子供は亙いの接触を通して成長していくものである。友達の少ない子供はその生活経験が少ないため,物事の見方,考え方がひとりよがりになりがちである。そのため興味や関心の幅が狭くなり学習態度も悪くなることから学習意欲にも影響を与えるものと考えられる。また,友達との関係が悪い場合には,それが気がかりで学習に対しても集中できない。特に,自分自身の存在を意識する思春期においては友達との関係の良し悪しが学習意欲に大きく影響を与えるものと考えられる。
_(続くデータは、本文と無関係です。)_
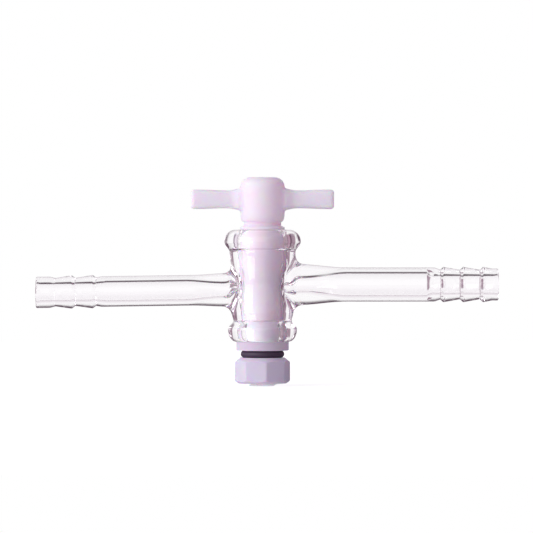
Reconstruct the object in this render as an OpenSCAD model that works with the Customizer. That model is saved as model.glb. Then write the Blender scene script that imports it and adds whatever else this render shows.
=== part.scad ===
// Two-way glass stopcock with a T-handled plastic key.
// Z runs up the key's axis and the hose arms lie along X, the handle in line with them: open.
// The origin is on the key's axis, at the end of its stem. Lengths are in millimetres.

/* [Key] */
// Large diameter of the tapered plug, at its shoulder
plug_big_d = 12.5; // [11:0.1:14]
// Length over which the plug's diameter grows by one millimetre
taper_run = 10; // [8:0.5:14]
// Length of the plug that stands above the barrel's mouth
plug_proud = 0.6; // [0.3:0.1:2]
// How far the plug's small end stays inside the barrel's foot
plug_recess = 0.6; // [0.3:0.1:2]
// Diameter of the flow bore through the plug and of the barrel's ports
port_d = 2.5; // [1:0.1:3.4]
// Height of the flow bore above the barrel's foot
port_h = 15.3; // [13.5:0.1:17]
// Diameter of the neck between the plug and the hub
neck_d = 10.5; // [9:0.1:11.5]
// Height of the neck
neck_h = 1.0; // [0.4:0.1:3]
// Height of the bevel from the neck out to the plug's shoulder
shoulder_h = 0.5; // [0.2:0.1:1]
// Diameter of the hub
hub_d = 12.4; // [11.8:0.1:15]
// Height of the hub above the neck
hub_h = 12.6; // [11:0.1:18]
// Rounding of the hub's top edge
hub_top_round = 2.7; // [0.5:0.1:3.5]
// Height over which the hub rounds in to the neck
hub_root_h = 2.1; // [1:0.1:3]

/* [Handle] */
// Length of the T-handle from tip to tip
handle_span = 40.2; // [32:0.2:56]
// Height of the handle's middle line above the hub's foot
handle_rise = 6.4; // [5.4:0.1:7.4]
// Height of a wing at its tip
wing_tip_h = 5.5; // [4:0.1:6]
// Height of a wing at its waist
wing_waist_h = 5.05; // [3.5:0.05:5.4]
// Height of a wing where it meets the hub
wing_root_h = 5.9; // [4:0.1:6.6]
// Thickness of a wing
wing_t = 4.0; // [2.5:0.1:6]
// Thickness of a wing where it meets the hub
wing_root_t = 7.0; // [4:0.1:9]
// How far a wing's thicker root reaches out from the hub
root_reach = 3.6; // [1.5:0.1:6]
// Rounding of a wing's tip, seen from above
tip_round = 1.2; // [0.4:0.1:1.9]

/* [Stem] */
// Diameter of the threaded stem
stem_d = 8.0; // [6:0.1:8.6]
// Distance across the stem's two flats
stem_flats = 6.8; // [5:0.1:7.4]
// How far the stem's end stands out of the nut
stem_proud = 0.75; // [0.3:0.05:3]
// Bevel at the stem's end
stem_bevel = 0.4; // [0.1:0.1:0.8]

/* [Barrel] */
// Height of the barrel
barrel_h = 31.5; // [29.5:0.1:38]
// Largest diameter of the rolled bead at the mouth
mouth_bead_d = 21.6; // [19.6:0.1:25]
// Height of the mouth's bead, from its widest line to the top
mouth_bead_h = 3.4; // [2.4:0.1:4.2]
// Diameter of the clear mouth above the ground seat
mouth_d = 14.6; // [13.6:0.1:16]
// Depth of the clear mouth
mouth_depth = 5.05; // [3:0.05:6]
// Diameter of the barrel's waist, where the arms are sealed on
waist_d = 15.8; // [14.8:0.1:18]
// Diameter of the neck above the foot's bead
foot_neck_d = 16.4; // [15.6:0.1:18]
// How far the wall swells out again above that neck
foot_ledge = 0.4; // [0.1:0.1:0.8]
// Height over which it swells
foot_ledge_h = 2.0; // [1:0.1:3]
// How far the wall has swelled from the waist where the mouth's bead begins
mouth_swell = 1.4; // [0.6:0.1:2]
// Height of the slope from there out to the bead's widest line
mouth_slope_h = 3.0; // [2:0.1:4]
// Largest diameter of the foot's bead
foot_bead_d = 19.4; // [17.8:0.1:22]
// Height of the foot's bead, from the foot to its widest line
foot_bead_h = 3.6; // [2.4:0.1:4]
// Diameter of the clear foot below the ground seat
foot_bore_d = 12.1; // [11:0.1:13.2]
// Depth of the clear foot
foot_bore_depth = 5.9; // [3:0.1:7]
// Width of the foot's flat end, from the bore outwards
foot_flat = 1.4; // [0.8:0.1:2]
// Diameter of the throat where an arm's bore leaves the barrel's wall
throat_d = 3.8; // [2.8:0.1:4.4]
// Length over which an arm's bore opens out from the throat
throat_flare_l = 13; // [8:0.5:18]
// Running clearance of the plug in the ground seat, on the radius
seat_gap = 0.03; // [0.02:0.01:0.08]

/* [Right arm] */
// Outside diameter of the right arm's tube
right_od = 9.6; // [8.4:0.1:10]
// Bore of the right arm's tube
right_id = 6.4; // [4:0.1:6.8]
// Reach of the right arm from the key's axis to its tip
right_reach = 66.3; // [56:0.1:90]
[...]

また,個人の学習意欲は集団全体の学習意欲からも影響をうける。従って,個々の学習意欲を把握すると同時に集団全体の学習意欲を知り,個々に対するアプローチと集団全体に対する働きかけを平行して行う必要がある。

[2] 教師との関係

教師が生徒を理解すれば,教師に対する生徒の態度も良くなることを認めている研究(ホイット 1955)からも,生徒と教師との関係を良くするには,まず教師側からの働きかけが必要と思われる。教師も感情を持った人間であるが,学校という場では子供が教師を選択することは許されない。また,教師が子供の学習意欲や人間形成に大きく影響を与えることからも,教師から子供との人間関係をより良くする努力が大切と考えられる。さらに,桝田登氏は,怠学と学業不振は作られていくもので,その原因の一つとして教師の拙劣さをあげていることからも教師側の影響力を十分に考慮し対処する必要があると思われる。